-- START Given information --
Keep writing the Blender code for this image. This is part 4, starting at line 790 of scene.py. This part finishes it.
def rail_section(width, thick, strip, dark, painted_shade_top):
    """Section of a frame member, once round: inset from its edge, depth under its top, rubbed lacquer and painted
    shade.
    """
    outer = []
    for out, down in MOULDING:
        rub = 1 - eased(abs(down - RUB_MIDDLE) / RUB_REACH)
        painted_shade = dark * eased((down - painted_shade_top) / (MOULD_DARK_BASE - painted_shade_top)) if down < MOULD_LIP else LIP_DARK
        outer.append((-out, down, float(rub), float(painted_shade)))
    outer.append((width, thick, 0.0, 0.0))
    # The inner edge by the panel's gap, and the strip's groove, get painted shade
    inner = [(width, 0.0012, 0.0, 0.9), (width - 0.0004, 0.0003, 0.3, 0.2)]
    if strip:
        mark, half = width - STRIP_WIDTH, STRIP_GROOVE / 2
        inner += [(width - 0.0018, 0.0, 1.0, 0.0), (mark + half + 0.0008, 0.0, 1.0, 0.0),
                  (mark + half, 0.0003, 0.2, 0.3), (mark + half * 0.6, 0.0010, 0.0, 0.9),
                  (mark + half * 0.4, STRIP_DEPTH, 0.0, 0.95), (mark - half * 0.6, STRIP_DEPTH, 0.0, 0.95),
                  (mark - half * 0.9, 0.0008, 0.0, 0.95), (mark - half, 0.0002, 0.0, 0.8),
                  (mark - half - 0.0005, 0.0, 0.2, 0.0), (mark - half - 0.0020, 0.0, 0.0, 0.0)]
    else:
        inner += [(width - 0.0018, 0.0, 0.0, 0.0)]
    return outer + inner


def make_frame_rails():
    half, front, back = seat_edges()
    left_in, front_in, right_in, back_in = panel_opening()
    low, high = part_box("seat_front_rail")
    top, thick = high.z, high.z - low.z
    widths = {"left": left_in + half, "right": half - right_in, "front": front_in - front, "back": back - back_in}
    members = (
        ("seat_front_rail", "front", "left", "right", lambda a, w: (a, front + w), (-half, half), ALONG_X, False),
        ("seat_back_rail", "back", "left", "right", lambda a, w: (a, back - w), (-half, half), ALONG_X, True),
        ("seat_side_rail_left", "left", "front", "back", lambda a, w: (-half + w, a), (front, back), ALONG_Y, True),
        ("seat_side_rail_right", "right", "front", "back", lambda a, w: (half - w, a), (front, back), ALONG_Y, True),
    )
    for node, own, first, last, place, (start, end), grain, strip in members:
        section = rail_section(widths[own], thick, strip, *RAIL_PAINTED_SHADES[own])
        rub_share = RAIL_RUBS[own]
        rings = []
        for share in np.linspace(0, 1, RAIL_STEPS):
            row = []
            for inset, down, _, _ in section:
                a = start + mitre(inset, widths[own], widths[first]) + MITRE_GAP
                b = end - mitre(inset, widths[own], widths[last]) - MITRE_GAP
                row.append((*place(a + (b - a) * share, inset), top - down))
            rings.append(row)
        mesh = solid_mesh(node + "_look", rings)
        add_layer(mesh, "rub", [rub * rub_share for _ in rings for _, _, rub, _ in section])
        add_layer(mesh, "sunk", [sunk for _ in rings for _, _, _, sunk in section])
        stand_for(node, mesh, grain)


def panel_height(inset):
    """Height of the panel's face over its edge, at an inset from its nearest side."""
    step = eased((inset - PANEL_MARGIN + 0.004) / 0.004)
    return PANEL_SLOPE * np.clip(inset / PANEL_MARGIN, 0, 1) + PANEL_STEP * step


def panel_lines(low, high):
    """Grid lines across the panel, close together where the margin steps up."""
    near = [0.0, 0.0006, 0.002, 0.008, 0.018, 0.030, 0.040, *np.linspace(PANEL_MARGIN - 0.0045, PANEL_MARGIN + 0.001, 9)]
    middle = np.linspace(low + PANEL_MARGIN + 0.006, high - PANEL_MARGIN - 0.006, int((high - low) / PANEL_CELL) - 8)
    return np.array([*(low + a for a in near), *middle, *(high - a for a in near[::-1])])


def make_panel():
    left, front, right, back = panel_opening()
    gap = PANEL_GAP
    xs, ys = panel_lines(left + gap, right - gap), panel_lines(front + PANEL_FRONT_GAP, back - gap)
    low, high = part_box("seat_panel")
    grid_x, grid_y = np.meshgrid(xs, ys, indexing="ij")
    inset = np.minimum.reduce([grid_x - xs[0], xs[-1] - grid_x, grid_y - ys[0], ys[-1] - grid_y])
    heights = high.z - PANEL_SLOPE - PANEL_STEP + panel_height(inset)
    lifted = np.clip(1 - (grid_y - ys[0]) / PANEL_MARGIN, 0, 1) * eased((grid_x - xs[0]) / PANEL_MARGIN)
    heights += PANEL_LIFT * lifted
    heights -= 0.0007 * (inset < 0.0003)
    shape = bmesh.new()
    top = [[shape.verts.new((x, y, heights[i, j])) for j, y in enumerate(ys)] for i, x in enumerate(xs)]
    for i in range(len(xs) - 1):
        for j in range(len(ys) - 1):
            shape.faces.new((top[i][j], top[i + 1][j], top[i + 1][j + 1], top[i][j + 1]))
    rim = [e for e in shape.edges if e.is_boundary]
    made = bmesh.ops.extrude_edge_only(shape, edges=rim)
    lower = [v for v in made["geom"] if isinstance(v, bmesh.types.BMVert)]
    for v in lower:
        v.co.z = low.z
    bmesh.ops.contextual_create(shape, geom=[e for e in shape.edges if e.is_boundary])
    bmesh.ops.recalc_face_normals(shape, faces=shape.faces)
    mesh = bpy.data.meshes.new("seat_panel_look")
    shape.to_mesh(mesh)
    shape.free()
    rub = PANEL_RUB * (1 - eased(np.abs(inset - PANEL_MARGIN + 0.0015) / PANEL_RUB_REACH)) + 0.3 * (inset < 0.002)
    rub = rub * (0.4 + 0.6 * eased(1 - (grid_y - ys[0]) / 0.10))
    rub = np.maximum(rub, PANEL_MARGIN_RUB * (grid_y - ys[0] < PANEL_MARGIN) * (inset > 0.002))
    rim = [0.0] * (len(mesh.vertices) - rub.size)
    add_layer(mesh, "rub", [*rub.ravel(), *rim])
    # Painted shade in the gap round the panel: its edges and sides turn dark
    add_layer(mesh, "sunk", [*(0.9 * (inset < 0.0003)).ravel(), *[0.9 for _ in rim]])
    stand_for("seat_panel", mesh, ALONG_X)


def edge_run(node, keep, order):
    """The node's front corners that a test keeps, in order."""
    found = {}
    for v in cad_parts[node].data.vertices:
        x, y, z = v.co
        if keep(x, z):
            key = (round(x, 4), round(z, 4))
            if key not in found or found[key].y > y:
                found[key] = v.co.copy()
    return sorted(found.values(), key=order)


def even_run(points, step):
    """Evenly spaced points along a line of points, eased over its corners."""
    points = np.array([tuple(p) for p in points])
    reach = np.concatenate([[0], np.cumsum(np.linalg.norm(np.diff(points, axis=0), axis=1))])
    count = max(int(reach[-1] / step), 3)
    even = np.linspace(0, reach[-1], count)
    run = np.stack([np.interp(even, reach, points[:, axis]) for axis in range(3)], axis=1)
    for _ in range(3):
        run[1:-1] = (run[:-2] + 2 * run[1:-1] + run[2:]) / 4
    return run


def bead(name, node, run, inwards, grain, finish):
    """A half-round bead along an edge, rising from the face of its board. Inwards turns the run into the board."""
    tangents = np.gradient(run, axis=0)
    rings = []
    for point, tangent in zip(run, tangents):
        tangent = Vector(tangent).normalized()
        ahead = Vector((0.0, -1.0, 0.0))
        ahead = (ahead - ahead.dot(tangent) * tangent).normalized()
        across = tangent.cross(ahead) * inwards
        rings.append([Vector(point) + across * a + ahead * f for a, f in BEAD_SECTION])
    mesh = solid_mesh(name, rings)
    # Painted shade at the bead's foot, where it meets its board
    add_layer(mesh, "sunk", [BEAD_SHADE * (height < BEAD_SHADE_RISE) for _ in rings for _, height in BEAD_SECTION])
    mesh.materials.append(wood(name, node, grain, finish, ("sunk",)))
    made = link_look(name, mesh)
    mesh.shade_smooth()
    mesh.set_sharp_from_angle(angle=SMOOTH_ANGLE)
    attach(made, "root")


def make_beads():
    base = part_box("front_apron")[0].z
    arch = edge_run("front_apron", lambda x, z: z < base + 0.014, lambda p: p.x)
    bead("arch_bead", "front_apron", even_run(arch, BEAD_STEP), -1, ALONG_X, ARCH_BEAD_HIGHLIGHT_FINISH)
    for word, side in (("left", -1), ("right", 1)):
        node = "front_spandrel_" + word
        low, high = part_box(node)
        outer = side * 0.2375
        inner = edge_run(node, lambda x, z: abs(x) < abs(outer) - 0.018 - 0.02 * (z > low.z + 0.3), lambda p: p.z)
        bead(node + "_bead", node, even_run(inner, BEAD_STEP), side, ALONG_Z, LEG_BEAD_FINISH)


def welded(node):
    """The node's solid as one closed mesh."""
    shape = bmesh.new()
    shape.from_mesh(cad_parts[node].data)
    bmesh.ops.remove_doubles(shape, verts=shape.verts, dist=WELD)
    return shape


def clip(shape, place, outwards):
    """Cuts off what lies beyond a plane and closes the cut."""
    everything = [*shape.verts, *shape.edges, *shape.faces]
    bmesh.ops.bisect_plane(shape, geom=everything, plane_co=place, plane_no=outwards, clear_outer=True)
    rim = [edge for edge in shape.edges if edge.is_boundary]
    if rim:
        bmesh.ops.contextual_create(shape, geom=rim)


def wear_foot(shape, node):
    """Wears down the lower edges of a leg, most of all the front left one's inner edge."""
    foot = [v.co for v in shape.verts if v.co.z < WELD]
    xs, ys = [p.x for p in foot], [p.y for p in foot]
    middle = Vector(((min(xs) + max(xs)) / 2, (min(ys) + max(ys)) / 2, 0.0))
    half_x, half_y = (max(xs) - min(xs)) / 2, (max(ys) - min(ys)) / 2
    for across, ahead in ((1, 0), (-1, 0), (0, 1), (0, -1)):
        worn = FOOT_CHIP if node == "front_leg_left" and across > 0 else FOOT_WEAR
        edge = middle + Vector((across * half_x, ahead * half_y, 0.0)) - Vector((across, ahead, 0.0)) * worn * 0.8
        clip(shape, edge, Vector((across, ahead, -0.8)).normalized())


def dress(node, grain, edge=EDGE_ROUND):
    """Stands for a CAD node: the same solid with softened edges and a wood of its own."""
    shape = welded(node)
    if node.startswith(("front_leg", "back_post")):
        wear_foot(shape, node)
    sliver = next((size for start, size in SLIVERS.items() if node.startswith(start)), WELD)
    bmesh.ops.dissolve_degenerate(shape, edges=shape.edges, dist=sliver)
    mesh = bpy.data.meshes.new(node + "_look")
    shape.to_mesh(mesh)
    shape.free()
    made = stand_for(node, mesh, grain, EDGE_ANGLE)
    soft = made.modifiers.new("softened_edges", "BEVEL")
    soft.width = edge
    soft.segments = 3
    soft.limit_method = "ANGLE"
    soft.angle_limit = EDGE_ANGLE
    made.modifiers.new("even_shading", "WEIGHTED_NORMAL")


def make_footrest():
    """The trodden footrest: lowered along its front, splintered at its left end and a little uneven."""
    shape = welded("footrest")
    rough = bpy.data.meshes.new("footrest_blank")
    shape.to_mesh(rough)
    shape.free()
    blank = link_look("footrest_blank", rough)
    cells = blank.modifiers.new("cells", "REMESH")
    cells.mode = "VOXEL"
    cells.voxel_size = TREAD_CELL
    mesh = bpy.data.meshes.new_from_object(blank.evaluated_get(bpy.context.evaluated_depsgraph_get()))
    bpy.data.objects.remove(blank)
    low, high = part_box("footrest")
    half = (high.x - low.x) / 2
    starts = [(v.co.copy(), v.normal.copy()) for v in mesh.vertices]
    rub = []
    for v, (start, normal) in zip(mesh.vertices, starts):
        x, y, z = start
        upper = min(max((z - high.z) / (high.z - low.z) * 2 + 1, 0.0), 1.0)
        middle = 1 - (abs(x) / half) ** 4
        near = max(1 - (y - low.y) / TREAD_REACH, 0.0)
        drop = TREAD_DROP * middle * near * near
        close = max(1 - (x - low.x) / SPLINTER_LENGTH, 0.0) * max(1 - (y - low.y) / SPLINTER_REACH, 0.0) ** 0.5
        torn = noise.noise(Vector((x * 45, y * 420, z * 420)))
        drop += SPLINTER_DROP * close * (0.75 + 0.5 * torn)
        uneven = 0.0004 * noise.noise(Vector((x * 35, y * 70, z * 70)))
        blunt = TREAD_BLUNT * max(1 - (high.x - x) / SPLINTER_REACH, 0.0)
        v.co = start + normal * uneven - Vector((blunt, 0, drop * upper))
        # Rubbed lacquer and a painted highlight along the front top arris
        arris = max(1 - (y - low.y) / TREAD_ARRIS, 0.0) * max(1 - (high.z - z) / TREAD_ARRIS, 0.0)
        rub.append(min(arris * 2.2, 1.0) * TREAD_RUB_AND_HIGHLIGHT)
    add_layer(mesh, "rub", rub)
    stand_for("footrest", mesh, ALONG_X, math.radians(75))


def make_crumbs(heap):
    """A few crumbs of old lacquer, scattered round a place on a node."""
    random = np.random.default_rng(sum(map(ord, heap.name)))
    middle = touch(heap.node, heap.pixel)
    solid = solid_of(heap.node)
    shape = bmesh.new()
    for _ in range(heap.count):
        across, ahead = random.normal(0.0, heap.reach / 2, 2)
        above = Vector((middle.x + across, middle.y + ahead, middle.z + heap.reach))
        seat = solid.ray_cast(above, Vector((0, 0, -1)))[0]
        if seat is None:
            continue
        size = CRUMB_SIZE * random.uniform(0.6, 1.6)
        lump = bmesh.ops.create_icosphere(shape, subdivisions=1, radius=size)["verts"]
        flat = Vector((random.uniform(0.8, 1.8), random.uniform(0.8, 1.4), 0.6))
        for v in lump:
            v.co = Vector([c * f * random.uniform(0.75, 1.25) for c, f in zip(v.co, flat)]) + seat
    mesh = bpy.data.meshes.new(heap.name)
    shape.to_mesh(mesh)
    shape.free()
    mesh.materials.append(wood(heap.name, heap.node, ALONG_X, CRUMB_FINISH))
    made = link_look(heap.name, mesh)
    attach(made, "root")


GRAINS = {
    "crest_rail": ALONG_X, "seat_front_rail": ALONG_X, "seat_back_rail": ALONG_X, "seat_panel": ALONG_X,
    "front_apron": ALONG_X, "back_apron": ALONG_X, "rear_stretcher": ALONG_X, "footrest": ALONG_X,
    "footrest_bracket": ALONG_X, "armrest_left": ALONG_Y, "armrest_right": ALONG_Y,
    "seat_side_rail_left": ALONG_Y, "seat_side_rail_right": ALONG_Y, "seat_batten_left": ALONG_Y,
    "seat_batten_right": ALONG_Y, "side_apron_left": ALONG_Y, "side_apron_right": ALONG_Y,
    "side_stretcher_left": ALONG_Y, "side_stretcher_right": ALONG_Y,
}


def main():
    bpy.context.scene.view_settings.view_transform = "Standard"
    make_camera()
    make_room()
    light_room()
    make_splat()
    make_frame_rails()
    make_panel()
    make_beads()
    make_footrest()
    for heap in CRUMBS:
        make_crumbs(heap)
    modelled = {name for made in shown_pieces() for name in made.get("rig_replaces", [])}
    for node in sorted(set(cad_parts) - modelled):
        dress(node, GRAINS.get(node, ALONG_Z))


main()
-- END Given information --
## Set task
Copy every line above that includes the string "made".

## Worked answer
    made = bmesh.ops.extrude_edge_only(shape, edges=rim)
    lower = [v for v in made["geom"] if isinstance(v, bmesh.types.BMVert)]
    made = link_look(name, mesh)
    attach(made, "root")
    made = stand_for(node, mesh, grain, EDGE_ANGLE)
    soft = made.modifiers.new("softened_edges", "BEVEL")
    made.modifiers.new("even_shading", "WEIGHTED_NORMAL")
    made = link_look(heap.name, mesh)
    attach(made, "root")
    modelled = {name for made in shown_pieces() for name in made.get("rig_replaces", [])}